A Mystery to be Solved
What causes prostate cancer? It’s a subject of intensive research. It is likely that there is no one single prostate cancer cause that we can point to as the root. Some known risk factors include family history, obesity, and, most notably, African-American race. These known risks may help, but still, don’t provide definitive answers for prostate cancer causes.
The Link to African-American Males
African-American males are in the highest risk group for prostate cancer. The stats show an incidence of more than 200 cases per 100,000 men. African-American men also tend to present with more advanced disease and have poorer overall prognosis than Caucasian or Asian men. According to the Prostate Cancer Foundation, African-American men are nearly 1.6 times more likely to develop prostate cancer than Caucasian men. They are also 2.4 times more likely than Caucasian men to die from the disease.
The worst of it may be that African-American men are at higher risk of dying from low-grade prostate cancer. A recent study has found that the risk of death from prostate cancer is double that of men of other races. The findings of the study have identified racial differences in the biology and presentation of low-grade prostate cancer noting that certain biological factors may make low-grade prostate cancer more likely to grow and spread in African American men than in men of other races.
Although no definitive reasons as to why prostate cancer incidence and death rates are higher for African-American men have been found, there are a few possibilities worth noting:
– Late detection
– Biological differences: such as genomic features of prostate tumors. Suggesting differences in tumor genomics that may make low-grade prostate cancer more aggressive in African American men
– Limited biopsies: Traditional prostate biopsies used to detect prostate cancer may be more likely to miss areas of high-grade prostate cancer in African-American men. A 2014 study found that African-American men are more likely to have tumors in the anterior region of the prostate, which is harder to reach with a traditional transrectal biopsy. This leads to a higher likelihood of misdiagnosis of low-grade disease. However, today, advances in MRI technology have fixed this issue as they allow for suspicious areas in the anterior prostate to be identified before a biopsy which reduces missing high-grade tumors in this part of the prostate gland
– Cultural and lifestyle habits
– Access to medical care
– Distrust of the medical system
The good news is that through extensive research and medical trials, the projected deaths from prostate cancer in African-American men have dropped by more than 50% in the last 20 years. And even though the risk for African-American men is still greater, the gap between five-year survival rates of prostate cancer in Caucasian and African-American men has shrunk. Austin Urological Institute is inspired to help lower the death rate from prostate cancer even more. We continue to pursue the best methods available for prostate cancer treatment.

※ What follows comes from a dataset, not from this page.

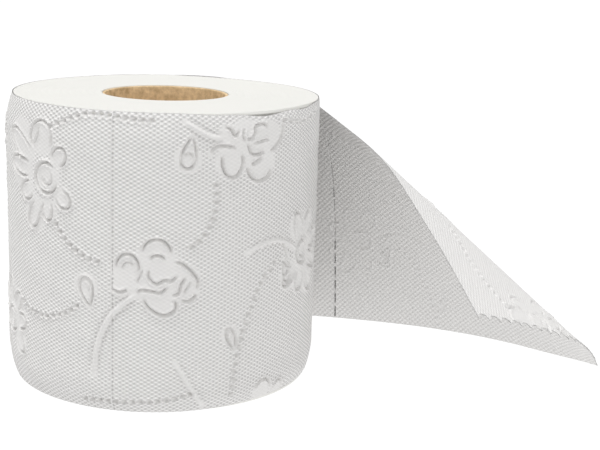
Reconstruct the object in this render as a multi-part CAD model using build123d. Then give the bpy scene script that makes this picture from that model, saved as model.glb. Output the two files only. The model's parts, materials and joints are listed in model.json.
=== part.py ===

Prostate Cancer Prevention
What’s the best approach to preventing prostate cancer in African-American men? Early detection, easy access to healthcare, and annual screenings. The easiest way to detect prostate cancer and catch it early is to be diligent about getting screened regularly.
Annual screening depends on age, ethnicity, family history and other risk factors. However, the process is very simple. It involves a blood test called a PSA (prostate-specific antigen) and a prostate exam (DRE or digital rectal exam). This can be performed by a primary care physician or a urologist. Recently, genetic testing has been made available which can aid in determining prostate cancer risk if there is a strong history of prostate cancer in the family.